Bayesian epistemology models rational agents as maintaining probability distributions over possible worlds and updating by Bayes' theorem. It provides a precise account of confirmation, relevance, and the prior probability problem — though the prior problem remains unsolved.

Epistemic logic uses modal logic to formalize knowledge and belief operators. The proposition 'Agent A knows that P' is represented as KₐP, and axioms specify the logical behavior of knowledge. This framework reveals structural constraints on knowledge that informal epistemology obscures: for instance, the axiom KₐP → P (what is known is true) is uncontroversially valid, while KₐP → KₐKₐP (if you know P, you know that you know P) is contested.

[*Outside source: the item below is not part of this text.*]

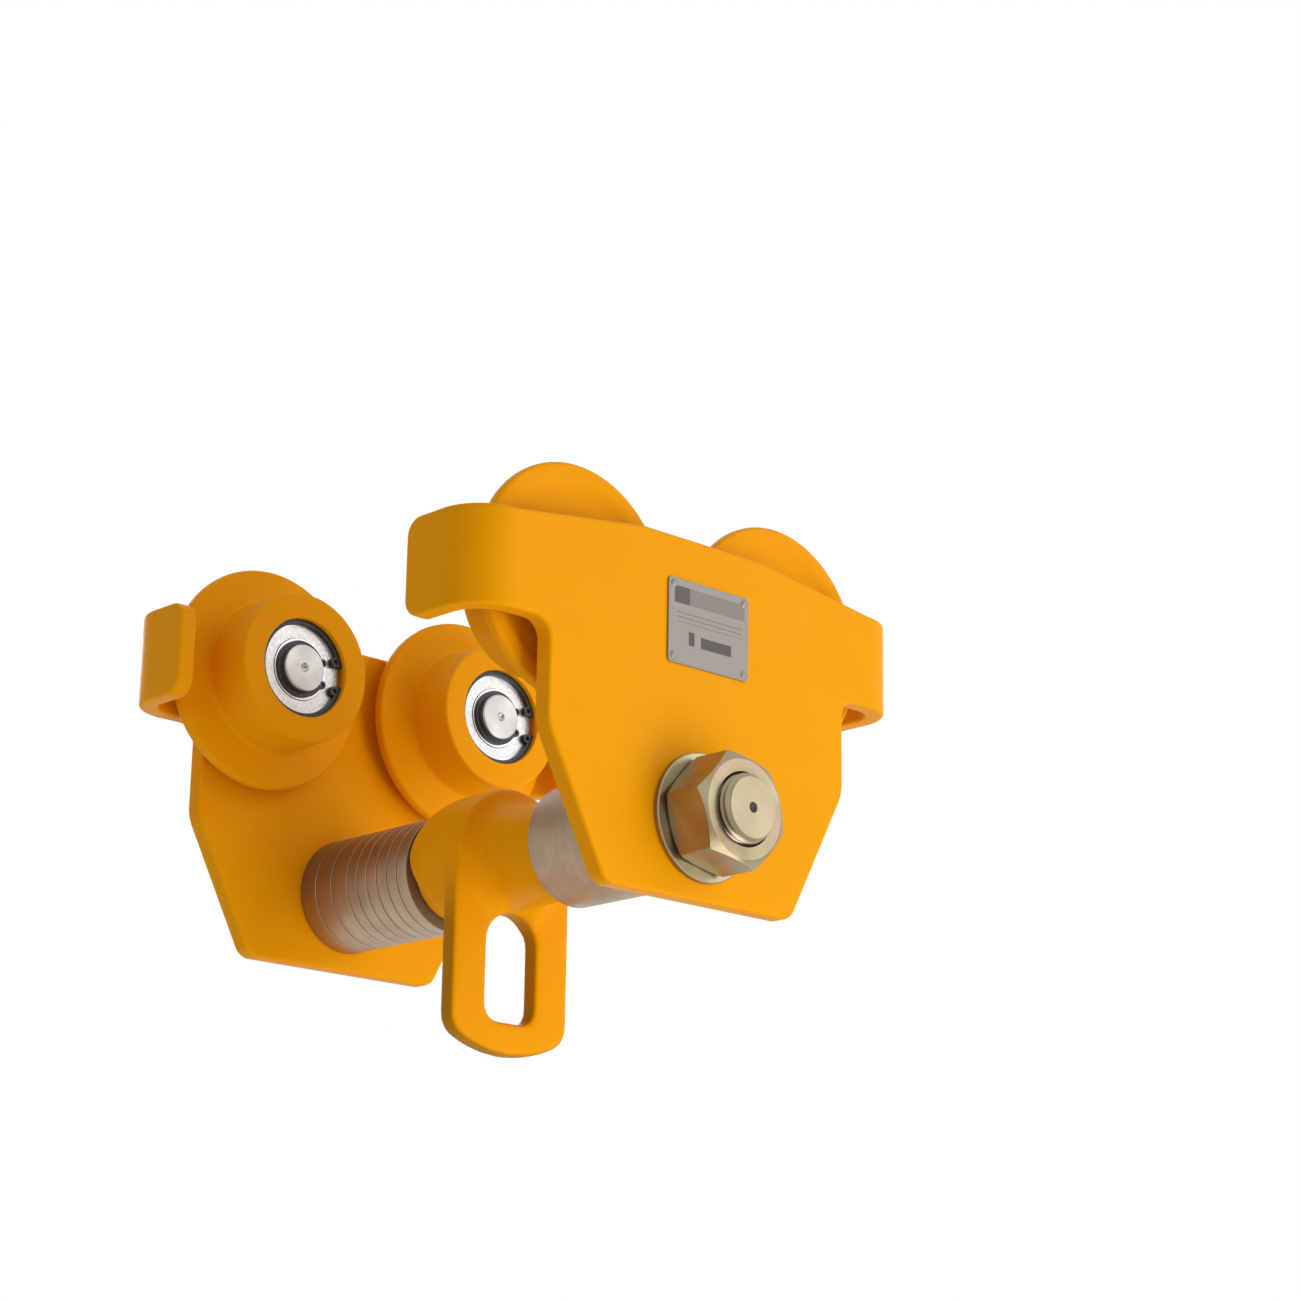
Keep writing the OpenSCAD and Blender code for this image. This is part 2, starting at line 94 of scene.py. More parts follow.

Judgment aggregation studies how individual belief states can be combined into a collective belief state. It is the formal epistemology of group knowledge, revealing impossibility results analogous to Arrow's theorem in social choice theory: no aggregation procedure can simultaneously satisfy all plausible constraints on collective rationality.

Formal Limits

The most important contribution of formal epistemology may be its discovery of its own limits. Gödel's incompleteness theorems show that any sufficiently powerful formal system cannot certify its own consistency. Applied to formal epistemology: no formal model of a rational agent can be both consistent and complete about its own epistemic states. The agent who knows everything knowable, within its formal system, still cannot know whether its formal system is reliable.

This is not a defect of formalization — it is formalization's deepest contribution. It shows precisely, rather than vaguely, what the limits are. Informal epistemology gestures at mystery; formal epistemology maps the boundary.

A formal theory of knowledge that cannot account for uncertainty about its own foundations is not wrong — it is incomplete in a formally characterizable way. The ghost of Laplace's demon haunts formal epistemology as a regulative ideal: total knowledge in principle, formal incompleteness in practice.